_The problem:_ Pick out every line holding the string "each" and copy it.

* start Record extracts *

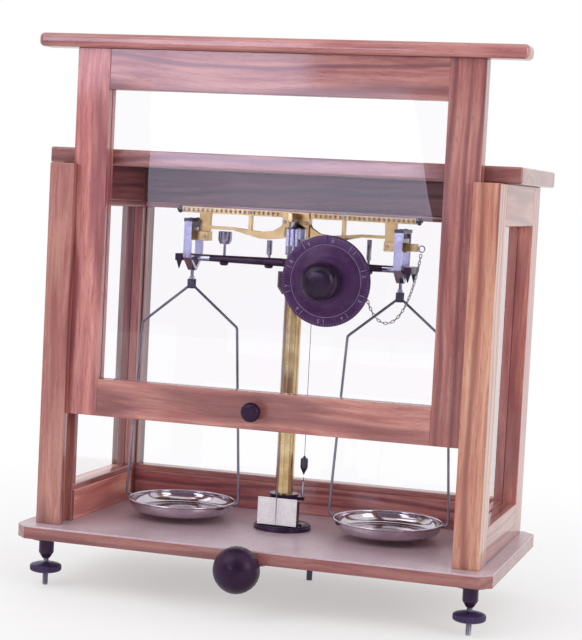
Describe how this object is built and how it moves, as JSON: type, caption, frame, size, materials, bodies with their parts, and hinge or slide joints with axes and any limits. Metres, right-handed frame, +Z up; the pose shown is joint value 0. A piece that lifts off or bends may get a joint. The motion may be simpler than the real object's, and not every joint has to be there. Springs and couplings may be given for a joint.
{
  "type": "analytical balance",
  "caption": "Two pan analytical balance with a chain dial, in a glazed wooden case with a raised front sash, on levelling feet.",
  "frame": {"origin": "middle of the object's footprint, on the table under the feet", "axes": "+Z up, -Y towards the user, +X to the user's right"},
  "size_m": [0.416, 0.242, 0.4701],
  "materials": {
    "teak": "varnished",
    "pale_facing": "gloss",
    "pane_glass": "clear",
    "black_knob": "gloss",
    "black_enamel": "gloss",
    "steel": "bright",
    "dark_steel": "satin",
    "nickel": "polished",
    "gilt_brass": "lacquered",
    "white_plate": "satin"
  },
  "bodies": {
    "case": {"base_board": "teak", "base_facing": "pale_facing", "front_left_post": "teak", "front_right_post": "teak", "rear_left_post": "teak", "rear_right_post": "teak", "left_bottom_rail": "teak", "right_bottom_rail": "teak", "back_bottom_rail": "teak", "left_top_rail": "teak", "right_top_rail": "teak", "back_top_rail": "teak", "top_board": "teak", "left_pane": "pane_glass", "right_pane": "pane_glass", "back_pane": "pane_glass", "glazing_beads": "teak", "foot_sockets": "black_enamel", "rear_foot": "dark_steel", "shaft_brackets": "dark_steel", "fixing_screws": "steel", "column": "gilt_brass", "column_collar": "black_enamel", "column_flange": "black_enamel", "scale_plate": "white_plate", "column_head": "nickel", "knife_planes": "dark_steel", "dial_bracket": "black_enamel"},
    "sash": {"sash_left_stile": "teak", "sash_right_stile": "teak", "sash_bottom_rail": "teak", "sash_top_rail": "teak", "sash_cap": "teak", "sash_pane": "pane_glass", "sash_knob": "black_knob"},
    "arrest_control": {"arrest_knob": "black_knob", "arrest_shaft": "steel"},
    "arrest": {"lifting_rod": "steel", "arrest_arm": "black_enamel", "arrest_pillars": "nickel"},
    "beam": {"beam": "gilt_brass", "knife_edges": "dark_steel", "poising_nuts": "dark_steel", "pointer": "gilt_brass", "chain_hook": "nickel", "chain": "nickel"},
    "left_stirrup": {"left_stirrup": "nickel"},
    "right_stirrup": {"right_stirrup": "nickel"},
    "left_hanger": {"left_bow": "nickel", "left_pan": "nickel"},
    "right_hanger": {"right_bow": "nickel", "right_pan": "nickel"},
    "dial": {"dial": "black_enamel", "dial_knob": "black_knob", "dial_drum": "gilt_brass"},
    "plumb": {"plumb_bob": "gilt_brass"},
    "left_screw": {"left_foot_screw": "steel"},
    "left_wheel": {"left_foot_wheel": "black_knob"},
    "right_screw": {"right_foot_screw": "steel"},
    "right_wheel": {"right_foot_wheel": "black_knob"}
  },
  "joints": [
    {"name": "sash_slide", "type": "slide", "parent": "case", "child": "sash", "axis": [0, 0, 1], "range_m": [-0.0946, 0.11]},
    {"name": "arrest_turn", "type": "hinge", "parent": "case", "child": "arrest_control", "pos_m": [0, -0.091, 0.03995], "axis": [0, 1, 0], "range_deg": [0, 90]},
    {"name": "arrest_lift", "type": "slide", "parent": "case", "child": "arrest", "axis": [0, 0, 1], "range_m": [-0.0025, 0]},
    {"name": "beam_tilt", "type": "hinge", "parent": "case", "child": "beam", "pos_m": [0, 0.017, 0.3165], "axis": [0, 1, 0], "range_deg": [-1.2, 1.2]},
    {"name": "left_stirrup_swing", "type": "hinge", "parent": "beam", "child": "left_stirrup", "pos_m": [-0.094, 0.017, 0.3165], "axis": [0, 1, 0], "range_deg": [-1.5, 1.5]},
    {"name": "right_stirrup_swing", "type": "hinge", "parent": "beam", "child": "right_stirrup", "pos_m": [0.094, 0.017, 0.3165], "axis": [0, 1, 0], "range_deg": [-1.5, 1.5]},
    {"name": "left_hanger_swing", "type": "hinge", "parent": "left_stirrup", "child": "left_hanger", "pos_m": [-0.094, 0.017, 0.2645], "axis": [0, 1, 0], "range_deg": [-2.5, 2.5]},
    {"name": "right_hanger_swing", "type": "hinge", "parent": "right_stirrup", "child": "right_hanger", "pos_m": [0.094, 0.017, 0.2645], "axis": [0, 1, 0], "range_deg": [-2.5, 2.5]},
    {"name": "dial_turn", "type": "hinge", "parent": "case", "child": "dial", "pos_m": [0.038, -0.019, 0.2735], "axis": [0, 1, 0], "range_deg": [-160, 160]},
    {"name": "plumb_swing", "type": "hinge", "parent": "case", "child": "plumb", "pos_m": [0.017, 0.017, 0.2605], "axis": [0, 1, 0], "range_deg": [-1, 1]},
    {"name": "left_screw_travel", "type": "slide", "parent": "case", "child": "left_screw", "axis": [0, 0, 1], "range_m": [-0.0025, 0.0025]},
    {"name": "left_wheel_turn", "type": "hinge", "parent": "left_screw", "child": "left_wheel", "pos_m": [-0.185, -0.066, 0.0155], "axis": [0, 0, 1], "range_deg": [-1125, 1125]},
    {"name": "right_screw_travel", "type": "slide", "parent": "case", "child": "right_screw", "axis": [0, 0, 1], "range_m": [-0.0025, 0.0025]},
    {"name": "right_wheel_turn", "type": "hinge", "parent": "right_screw", "child": "right_wheel", "pos_m": [0.185, -0.066, 0.0155], "axis": [0, 0, 1], "range_deg": [-1125, 1125]}
  ],
  "couplings": [
    {"joint": "arrest_turn", "follows": "arrest_lift", "rad_per_m": -628.32},
    {"joint": "left_wheel_turn", "follows": "left_screw_travel", "rad_per_m": 7854},
    {"joint": "right_wheel_turn", "follows": "right_screw_travel", "rad_per_m": 7854}
  ]
}
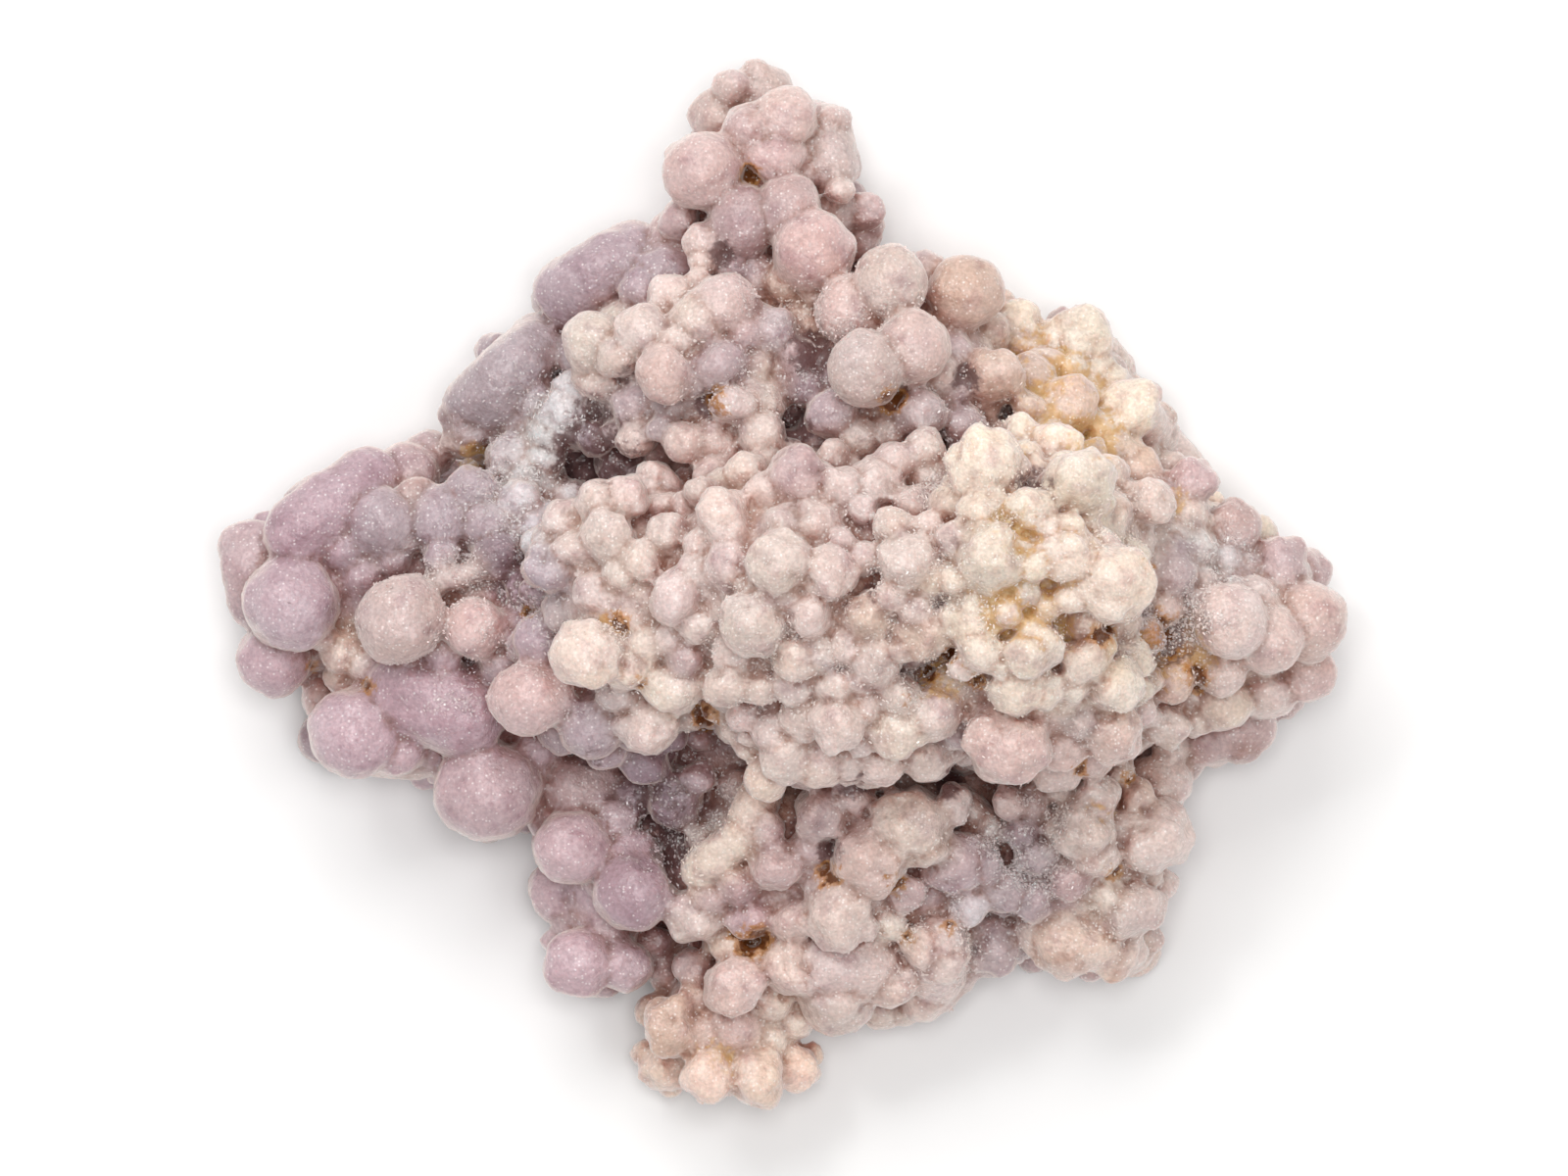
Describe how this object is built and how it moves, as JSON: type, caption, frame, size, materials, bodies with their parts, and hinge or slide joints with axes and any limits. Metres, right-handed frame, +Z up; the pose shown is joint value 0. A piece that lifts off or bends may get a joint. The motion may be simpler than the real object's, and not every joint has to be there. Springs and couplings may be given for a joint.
{
  "type": "botryoidal chalcedony specimen",
  "caption": "Grape-like chalcedony cluster, lilac to cream, grown as one stone and lying on its flat broken back.",
  "frame": {"origin": "centre of the cluster's outline seen from above, on the flat break that it rests on", "axes": "+X along the cluster's longest way, +Y across it towards the narrow summit lobe, +Z up out of the break"},
  "size_m": [0.0994, 0.0926, 0.0421],
  "materials": {
    "chalcedony": "cloudy translucent stone, frosted and sugary, lilac-grey at the edges and cream on the crest, with rust stains in the clefts"
  },
  "bodies": {
    "root": {"chalcedony": "chalcedony"}
  },
  "joints": []
}
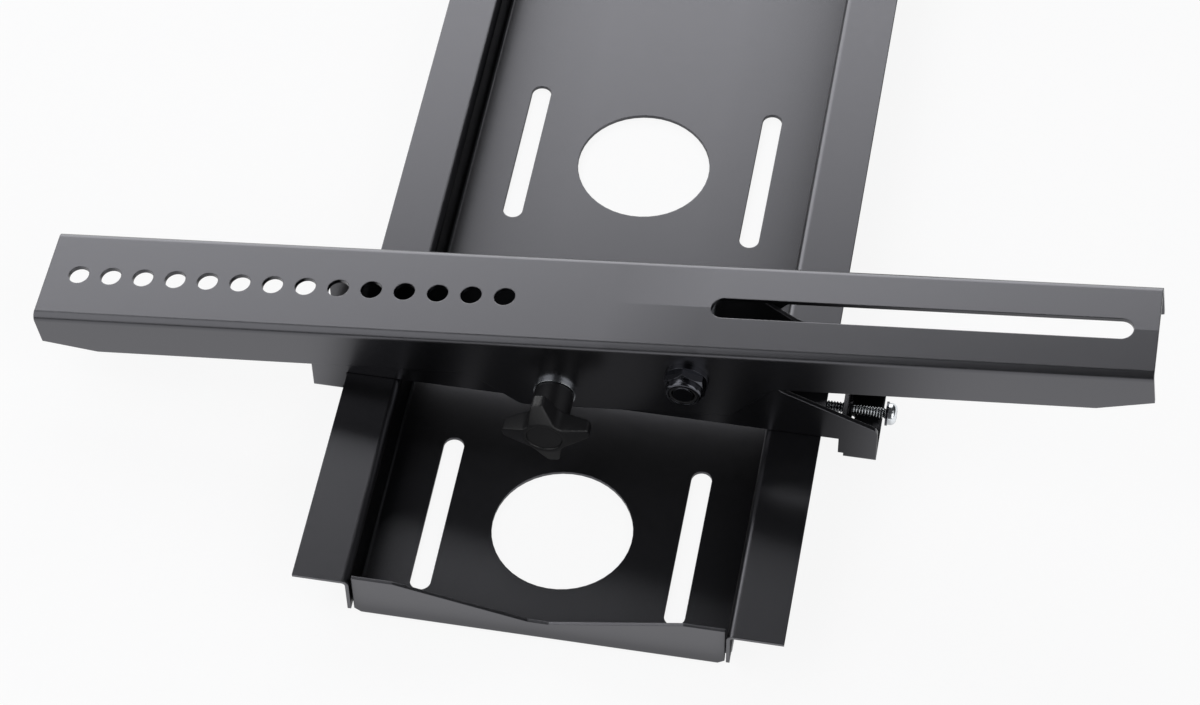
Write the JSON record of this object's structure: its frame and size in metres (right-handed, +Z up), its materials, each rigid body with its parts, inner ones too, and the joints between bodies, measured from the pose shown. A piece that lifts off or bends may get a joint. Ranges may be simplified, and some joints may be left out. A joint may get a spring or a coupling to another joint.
{
  "type": "tilting tv wall mount",
  "caption": "Folded black wall plate with hanging tilt arms: hook brackets, clamp knobs, slotted channels for a flat screen and lock screws.",
  "frame": {"origin": "centre of the wall plate's back face, in the plane of the wall", "axes": "+X along the wall plate to the viewer's right, +Y into the wall, +Z up"},
  "size_m": [0.7226, 0.1022, 0.4765],
  "materials": {
    "powder_coat": "satin black powder coat",
    "black_steel": "satin black zinc",
    "zinc_steel": "bright zinc",
    "black_plastic": "fine grain",
    "nylon": "matt",
    "brass": "turned"
  },
  "bodies": {
    "wall_plate": {"wall_plate": "powder_coat"},
    "left_bracket": {"left_hook_bracket": "powder_coat", "left_pivot_sleeve": "zinc_steel", "left_friction_washers": "nylon"},
    "left_arm": {"left_arm": "powder_coat", "left_pivot_bolt": "black_steel", "left_pivot_nut": "black_steel", "left_pivot_nut_ring": "nylon", "left_pivot_washer": "black_steel", "left_tilt_bolt": "zinc_steel", "left_clamp_washers": "nylon", "left_knob_washer": "zinc_steel"},
    "left_knob": {"left_tilt_knob": "black_plastic", "left_knob_insert": "brass", "left_knob_cap": "black_plastic"},
    "left_screw_travel": {"left_lock_washer": "black_steel"},
    "left_lock_screw": {"left_lock_screw": "zinc_steel"},
    "right_bracket": {"right_hook_bracket": "powder_coat", "right_pivot_sleeve": "zinc_steel", "right_friction_washers": "nylon"},
    "right_arm": {"right_arm": "powder_coat", "right_pivot_bolt": "black_steel", "right_pivot_nut": "black_steel", "right_pivot_nut_ring": "nylon", "right_pivot_washer": "black_steel", "right_tilt_bolt": "zinc_steel", "right_clamp_washers": "nylon", "right_knob_washer": "zinc_steel"},
    "right_knob": {"right_tilt_knob": "black_plastic", "right_knob_insert": "brass", "right_knob_cap": "black_plastic"},
    "right_screw_travel": {"right_lock_washer": "black_steel"},
    "right_lock_screw": {"right_lock_screw": "zinc_steel"}
  },
  "joints": [
    {"name": "left_bracket_slide", "type": "slide", "parent": "wall_plate", "child": "left_bracket", "axis": [1, 0, 0], "range_m": [-0.0638, 0.136]},
    {"name": "left_arm_tilt", "type": "hinge", "parent": "left_bracket", "child": "left_arm", "pos_m": [-0.23625, -0.0596, -0.0456], "axis": [1, 0, 0], "range_deg": [0, 19.38]},
    {"name": "left_knob_turn", "type": "hinge", "parent": "left_arm", "child": "left_knob", "pos_m": [-0.23625, -0.0381, 0.0106], "axis": [-1, 0, 0], "range_deg": [0, 540]},
    {"name": "left_screw_travel", "type": "slide", "parent": "left_bracket", "child": "left_screw_travel", "axis": [0, 0, -1], "range_m": [-0.01, 0.012]},
    {"name": "left_screw_turn", "type": "hinge", "parent": "left_screw_travel", "child": "left_lock_screw", "pos_m": [-0.23625, -0.0208, -0.115], "axis": [0, 0, 1], "range_deg": [-4500, 5400]},
    {"name": "right_bracket_slide", "type": "slide", "parent": "wall_plate", "child": "right_bracket", "axis": [1, 0, 0], "range_m": [-0.136, 0.0638]},
    {"name": "right_arm_tilt", "type": "hinge", "parent": "right_bracket", "child": "right_arm", "pos_m": [0.23625, -0.0596, -0.0456], "axis": [1, 0, 0], "range_deg": [0, 19.38]},
    {"name": "right_knob_turn", "type": "hinge", "parent": "right_arm", "child": "right_knob", "pos_m": [0.23625, -0.0381, 0.0106], "axis": [1, 0, 0], "range_deg": [0, 540]},
    {"name": "right_screw_travel", "type": "slide", "parent": "right_bracket", "child": "right_screw_travel", "axis": [0, 0, -1], "range_m": [-0.01, 0.012]},
    {"name": "right_screw_turn", "type": "hinge", "parent": "right_screw_travel", "child": "right_lock_screw", "pos_m": [0.23625, -0.0208, -0.115], "axis": [0, 0, 1], "range_deg": [-4500, 5400]}
  ],
  "couplings": [
    {"joint": "left_screw_turn", "follows": "left_screw_travel", "rad_per_m": 7854},
    {"joint": "right_screw_turn", "follows": "right_screw_travel", "rad_per_m": 7854}
  ]
}
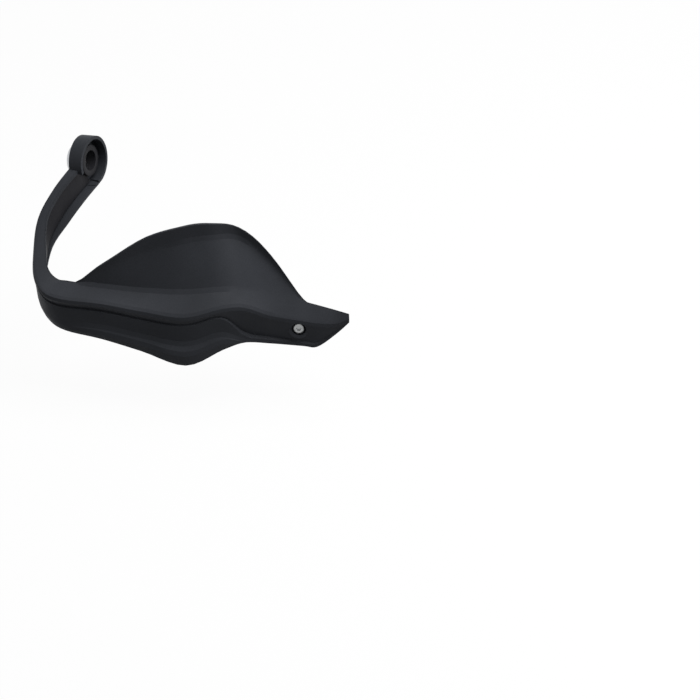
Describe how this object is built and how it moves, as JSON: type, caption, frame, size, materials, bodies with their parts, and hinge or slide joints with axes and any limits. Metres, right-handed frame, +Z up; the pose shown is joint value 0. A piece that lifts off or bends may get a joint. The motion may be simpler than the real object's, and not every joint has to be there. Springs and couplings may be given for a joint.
{
  "type": "motorcycle hand guard",
  "caption": "Moulded wind guard for a handlebar: a front shield with a raised wing, an open-backed arm to the bar end, an eye cup, a lining cover and mounting hardware.",
  "frame": {"origin": "centre of the bar end hole, on the outer face of the eye, where the cup washer sits", "axes": "+X inboard along the handlebar's general direction, +Y to the rear of the motorcycle, +Z up"},
  "size_m": [0.278, 0.1847, 0.1296],
  "materials": {
    "moulded_plastic": "fine moulded texture, dark charcoal",
    "cover_plastic": "smooth moulded, near black",
    "turned_aluminium": "turned, bare",
    "plated_steel": "zinc plated"
  },
  "bodies": {
    "root": {"guard_moulding": "moulded_plastic", "arm_cover": "cover_plastic", "cup_washer": "turned_aluminium", "spacer_ring": "turned_aluminium", "mount_sleeve": "plated_steel", "mount_screw": "plated_steel", "nut_clip": "plated_steel", "square_nut": "plated_steel"}
  },
  "joints": []
}
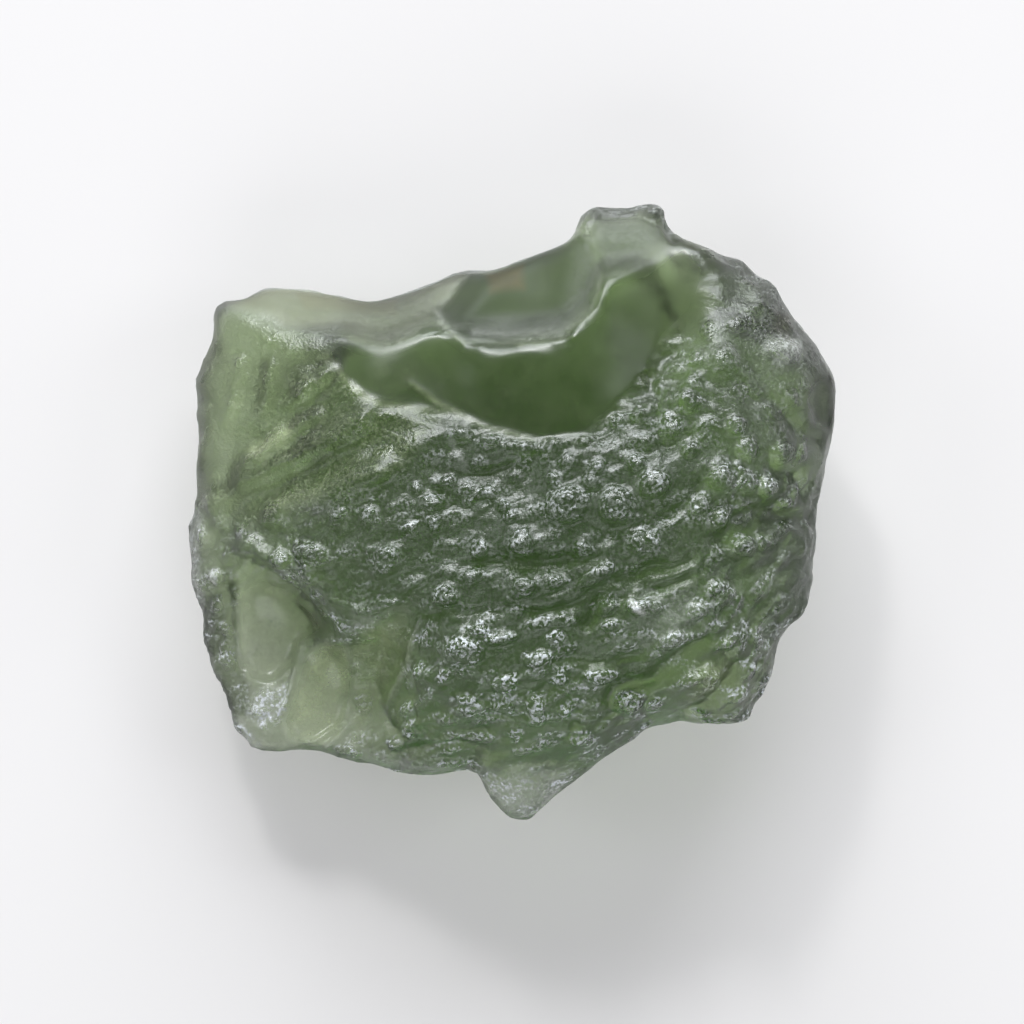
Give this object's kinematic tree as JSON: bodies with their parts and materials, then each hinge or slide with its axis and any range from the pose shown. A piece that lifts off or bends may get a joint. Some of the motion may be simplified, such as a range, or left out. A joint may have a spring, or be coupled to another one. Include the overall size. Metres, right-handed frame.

* end Record extracts *

_Written reply:_
Write the JSON record of this object's structure: its frame and size in metres (right-handed, +Z up), its materials, each rigid body with its parts, inner ones too, and the joints between bodies, measured from the pose shown. A piece that lifts off or bends may get a joint. Ranges may be simplified, and some joints may be left out. A joint may get a spring or a coupling to another joint.
Give this object's kinematic tree as JSON: bodies with their parts and materials, then each hinge or slide with its axis and any range from the pose shown. A piece that lifts off or bends may get a joint. Some of the motion may be simplified, such as a range, or left out. A joint may have a spring, or be coupled to another one. Include the overall size. Metres, right-handed frame.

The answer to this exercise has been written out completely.